Oak Park voters will be asked to decide on the little-known international trade agreement when the polls open for early voting on Oct. 20. Along with deciding the next governor, state lawmakers and members of Congress, among other elected officials, voters will consider the lofty question of whether the village should disconnect itself from an international trade partnership.
Oak Parkers also will be asked whether to support federal legislation requiring universal background checks of criminal and mental health history before purchasing or transferring ownership of a firearm.
Both of these ballot issues are advisory and nonbinding, meaning they lack the force of law.
Gavin Morgan, Oak Park Township manager, explained that the advisory referenda are surprisingly easy to get on the ballot. Any registered Oak Park voter can submit an advisory referendum by collecting 15 signatures from registered Oak Park voters.
The proposed referendum language and 15 signatures must be submitted to the Township by March 1, and then the referendum is placed on the agenda of the annual Oak Park Township meeting, held on the second Tuesday of April. Morgan says if the petitioners have 15 signatures, then the referendum will make it on the ballot.
Past advisory votes have called for an end to the Iraq War, the establishment of a living wage ordinance and more information from the village on the delivery of vaccinations.
Morgan said he’s not against advisory referenda but added that “the township board would like it to be related to township business.”
He said the township board sent a letter to state lawmakers in 2011, calling for lawmakers to make it tougher to get advisory referenda on the ballot.

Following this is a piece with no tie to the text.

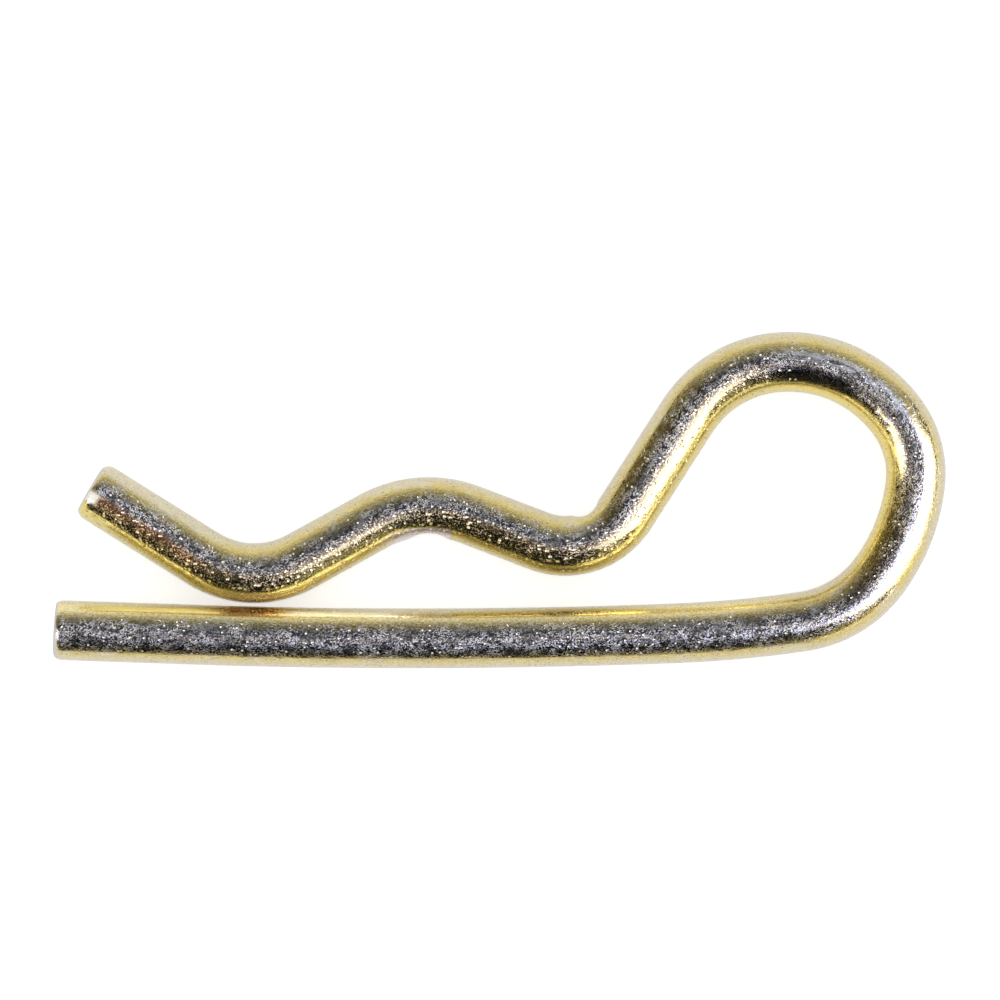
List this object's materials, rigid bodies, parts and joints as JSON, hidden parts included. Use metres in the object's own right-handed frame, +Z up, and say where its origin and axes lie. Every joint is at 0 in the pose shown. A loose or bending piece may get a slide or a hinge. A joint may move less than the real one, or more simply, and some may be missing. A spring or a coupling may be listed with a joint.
{
  "type": "hitch pin clip",
  "caption": "Spring wire clip for a hitch pin: a straight leg goes through the pin's cross hole, a waved arm snaps round the pin, and an open loop joins them and takes a finger.",
  "frame": {"origin": "middle of the underside of the clip's bounding box, with the clip lying flat on its side", "axes": "+X along the leg from its free end towards the loop, +Y from the leg towards the waved arm, +Z up, square to the plane in which the wire is bent"},
  "size_m": [0.0588, 0.0234, 0.004],
  "materials": {
    "zinc_wire": "bright zinc plate with yellow chromate, grainy, worn silvery at both ends"
  },
  "bodies": {
    "root": {"clip_wire": "zinc_wire"}
  },
  "joints": []
}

“Yes, it’s a low bar, but it’s higher than it used to be,” he said.
He said that before state legislators changed the law about three years ago, all you needed was 15 signatures from supporters the night of the Township Board meeting. Ballot referendum language could be written on the spot and submitted with the signatures, and the language would end up on the ballot.
Morgan said having to submit the language in advance is an improvement, but the bar is still too low.
He said the “long, complicated” referendum wording about vaccinations prompted the Township Board to advise the Illinois General Assembly to change the law.
“It had gotten out of hand because [the referenda being submitted were] completely unrelated to township business,” Morgan said.